Problem to work on: Return the first line, the line containing "put(name, k.removeSplitter())", and every line between them, exactly as they stand.

Data block:
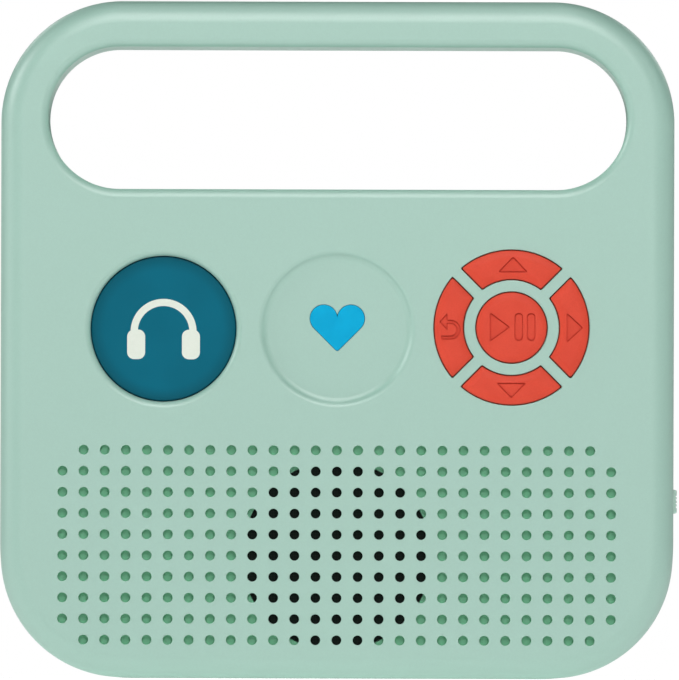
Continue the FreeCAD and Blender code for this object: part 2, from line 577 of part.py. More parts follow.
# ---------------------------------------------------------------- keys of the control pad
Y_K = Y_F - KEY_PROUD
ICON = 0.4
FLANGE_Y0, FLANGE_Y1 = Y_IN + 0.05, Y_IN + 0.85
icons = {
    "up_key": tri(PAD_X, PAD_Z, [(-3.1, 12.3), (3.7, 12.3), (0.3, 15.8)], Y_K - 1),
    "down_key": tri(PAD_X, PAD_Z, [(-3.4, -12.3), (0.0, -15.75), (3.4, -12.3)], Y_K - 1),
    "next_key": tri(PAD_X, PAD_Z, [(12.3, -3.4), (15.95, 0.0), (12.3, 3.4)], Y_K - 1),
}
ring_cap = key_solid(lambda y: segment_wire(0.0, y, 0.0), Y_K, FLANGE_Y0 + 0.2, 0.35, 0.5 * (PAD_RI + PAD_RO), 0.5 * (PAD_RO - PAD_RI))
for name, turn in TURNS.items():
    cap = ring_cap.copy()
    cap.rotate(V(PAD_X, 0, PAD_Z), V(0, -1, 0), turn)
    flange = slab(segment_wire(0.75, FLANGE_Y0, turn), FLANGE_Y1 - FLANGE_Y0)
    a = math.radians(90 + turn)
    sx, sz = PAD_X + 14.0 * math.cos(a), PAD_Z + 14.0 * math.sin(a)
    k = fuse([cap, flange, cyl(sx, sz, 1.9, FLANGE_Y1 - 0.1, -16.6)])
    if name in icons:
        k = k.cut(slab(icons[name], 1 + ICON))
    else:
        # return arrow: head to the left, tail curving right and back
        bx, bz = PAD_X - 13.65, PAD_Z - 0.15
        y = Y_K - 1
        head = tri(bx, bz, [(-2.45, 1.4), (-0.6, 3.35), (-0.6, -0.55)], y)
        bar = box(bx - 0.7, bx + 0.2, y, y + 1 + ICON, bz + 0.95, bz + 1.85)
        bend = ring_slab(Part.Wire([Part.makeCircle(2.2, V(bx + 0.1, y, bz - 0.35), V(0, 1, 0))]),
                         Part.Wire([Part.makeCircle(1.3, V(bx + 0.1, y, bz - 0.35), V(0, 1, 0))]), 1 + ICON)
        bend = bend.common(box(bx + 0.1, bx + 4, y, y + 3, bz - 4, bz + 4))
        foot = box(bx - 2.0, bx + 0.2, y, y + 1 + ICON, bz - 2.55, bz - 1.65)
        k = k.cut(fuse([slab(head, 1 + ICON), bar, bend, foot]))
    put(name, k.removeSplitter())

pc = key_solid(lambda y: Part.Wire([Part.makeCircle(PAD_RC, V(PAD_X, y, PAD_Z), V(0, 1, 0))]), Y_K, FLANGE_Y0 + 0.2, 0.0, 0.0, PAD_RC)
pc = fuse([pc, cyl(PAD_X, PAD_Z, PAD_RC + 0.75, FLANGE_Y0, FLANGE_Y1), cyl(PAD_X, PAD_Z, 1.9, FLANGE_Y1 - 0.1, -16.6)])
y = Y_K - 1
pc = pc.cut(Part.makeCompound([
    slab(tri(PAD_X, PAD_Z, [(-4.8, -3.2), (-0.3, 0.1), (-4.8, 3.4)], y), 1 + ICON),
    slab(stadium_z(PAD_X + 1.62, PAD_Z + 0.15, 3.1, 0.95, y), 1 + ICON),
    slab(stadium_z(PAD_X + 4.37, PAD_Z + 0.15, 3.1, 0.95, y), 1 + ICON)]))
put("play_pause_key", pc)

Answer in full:
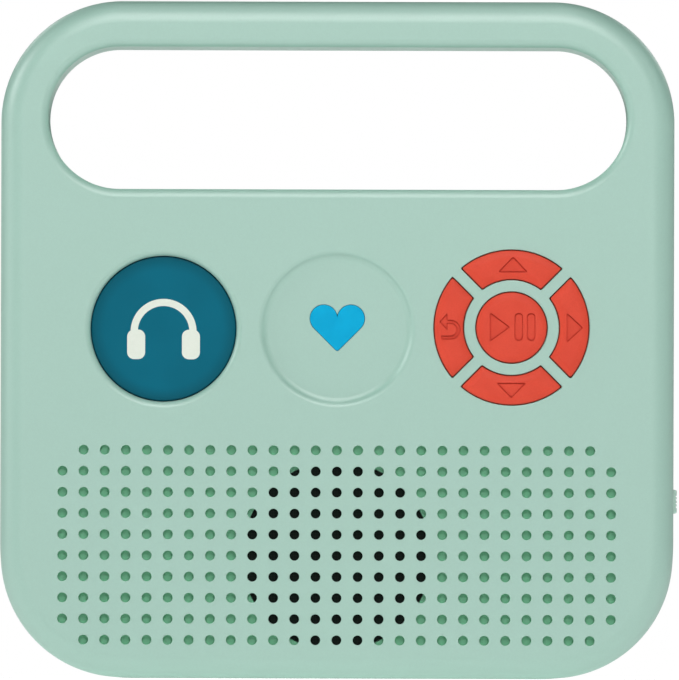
Continue the FreeCAD and Blender code for this object: part 2, from line 577 of part.py. More parts follow.
# ---------------------------------------------------------------- keys of the control pad
Y_K = Y_F - KEY_PROUD
ICON = 0.4
FLANGE_Y0, FLANGE_Y1 = Y_IN + 0.05, Y_IN + 0.85
icons = {
    "up_key": tri(PAD_X, PAD_Z, [(-3.1, 12.3), (3.7, 12.3), (0.3, 15.8)], Y_K - 1),
    "down_key": tri(PAD_X, PAD_Z, [(-3.4, -12.3), (0.0, -15.75), (3.4, -12.3)], Y_K - 1),
    "next_key": tri(PAD_X, PAD_Z, [(12.3, -3.4), (15.95, 0.0), (12.3, 3.4)], Y_K - 1),
}
ring_cap = key_solid(lambda y: segment_wire(0.0, y, 0.0), Y_K, FLANGE_Y0 + 0.2, 0.35, 0.5 * (PAD_RI + PAD_RO), 0.5 * (PAD_RO - PAD_RI))
for name, turn in TURNS.items():
    cap = ring_cap.copy()
    cap.rotate(V(PAD_X, 0, PAD_Z), V(0, -1, 0), turn)
    flange = slab(segment_wire(0.75, FLANGE_Y0, turn), FLANGE_Y1 - FLANGE_Y0)
    a = math.radians(90 + turn)
    sx, sz = PAD_X + 14.0 * math.cos(a), PAD_Z + 14.0 * math.sin(a)
    k = fuse([cap, flange, cyl(sx, sz, 1.9, FLANGE_Y1 - 0.1, -16.6)])
    if name in icons:
        k = k.cut(slab(icons[name], 1 + ICON))
    else:
        # return arrow: head to the left, tail curving right and back
        bx, bz = PAD_X - 13.65, PAD_Z - 0.15
        y = Y_K - 1
        head = tri(bx, bz, [(-2.45, 1.4), (-0.6, 3.35), (-0.6, -0.55)], y)
        bar = box(bx - 0.7, bx + 0.2, y, y + 1 + ICON, bz + 0.95, bz + 1.85)
        bend = ring_slab(Part.Wire([Part.makeCircle(2.2, V(bx + 0.1, y, bz - 0.35), V(0, 1, 0))]),
                         Part.Wire([Part.makeCircle(1.3, V(bx + 0.1, y, bz - 0.35), V(0, 1, 0))]), 1 + ICON)
        bend = bend.common(box(bx + 0.1, bx + 4, y, y + 3, bz - 4, bz + 4))
        foot = box(bx - 2.0, bx + 0.2, y, y + 1 + ICON, bz - 2.55, bz - 1.65)
        k = k.cut(fuse([slab(head, 1 + ICON), bar, bend, foot]))
    put(name, k.removeSplitter())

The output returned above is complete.